Whether you can beat it or not is besides the point. It is working on my site very well in conjunction with CAPTCHA. CAPTCHA alone was not stopping everything.
It may only work for a short period of time, but it is working right now.
If this article was about how well CAPTCHA worked, everyone would chime in the opposite way. It can be beat as well. It’s about slowing people down…adding a few extra speed bumps.
Funny…people say “The Club” will not protect a car. They say alarms can be defeated and electronic kill switches are easy to find. Maybe…but I have all three. It’s gonna take you an extra 30 seconds to steal my truck. Why not just steal BMW next to mine…it would be easier.
If you do happen to steal my truck, it’s insured.
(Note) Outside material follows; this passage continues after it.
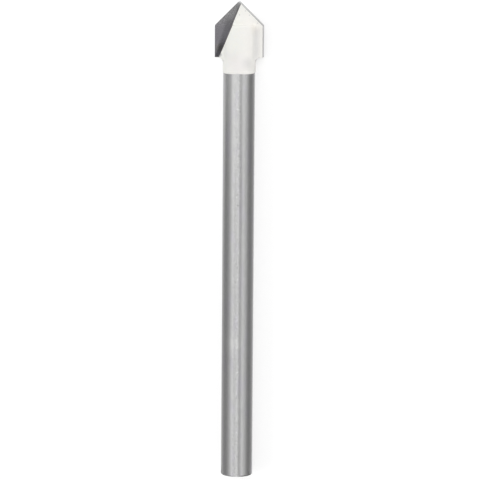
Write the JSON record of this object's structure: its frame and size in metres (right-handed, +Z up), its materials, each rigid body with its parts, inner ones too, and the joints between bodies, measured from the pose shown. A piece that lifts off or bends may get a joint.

If you kill my site, it’s backed up.
OkI’m the other Tyler ๐
I’ve used the simple 5 character CAPTCHAs and had no problems (yet), but I was thinking of using human logic if they ever got out of hand.
I never thought about using RegExp to parse the question to figure out the answer. But then how many people might have troubles reading: two plus two equals ?
Now some of you have mentioned that it might be hard for those who do not have English as their primary language to read that type of question and understand it, but if your blog is majority in English, wouldn’t they want to respond in English? Though I did recently have to convert someone who asked me a question in Spanish, to English using Babelfish, but then I was only brought up with English.
I’ll stick to the character CAPTCHAs for now, perhaps mix it up a bit and use simple images? Like a house or a tree? *shrug*
to the other tyler:
just because they are not perfectly fluent in english doesn’t mean they have nothing worthwhile to say. there’s also cultural differences to worry about, what with all the different dialects of english in different countries.
Most blog spam bots are very stupid. I have done (non-scientific) experiments on them, looking for an effective way to reduce spam WITHOUT causing an additional hassle to the user. My experiments confirmed what I thought – most bots do not even read the form, so filling a hidden field with a secret is enough to stop them. The ones that do read the form don’t execute javascript, so filling another field with javascript will stop them.
I have created a wordpress plugin based on my findings, it can be found here: http://www.paulbutler.org/archives/preventing-comment-spam-with-javascript-bot-detection/
[…] a few articles about Internet related and blog related topics. One great article I read was Captcha vs. Human Logic which is right on and the truth is so […]
What some of you are missing/forgetting/… is that CAPTCHA’s are inaccessible to blind users.
Even some fully sighted people have issues with CAPTCHA’s.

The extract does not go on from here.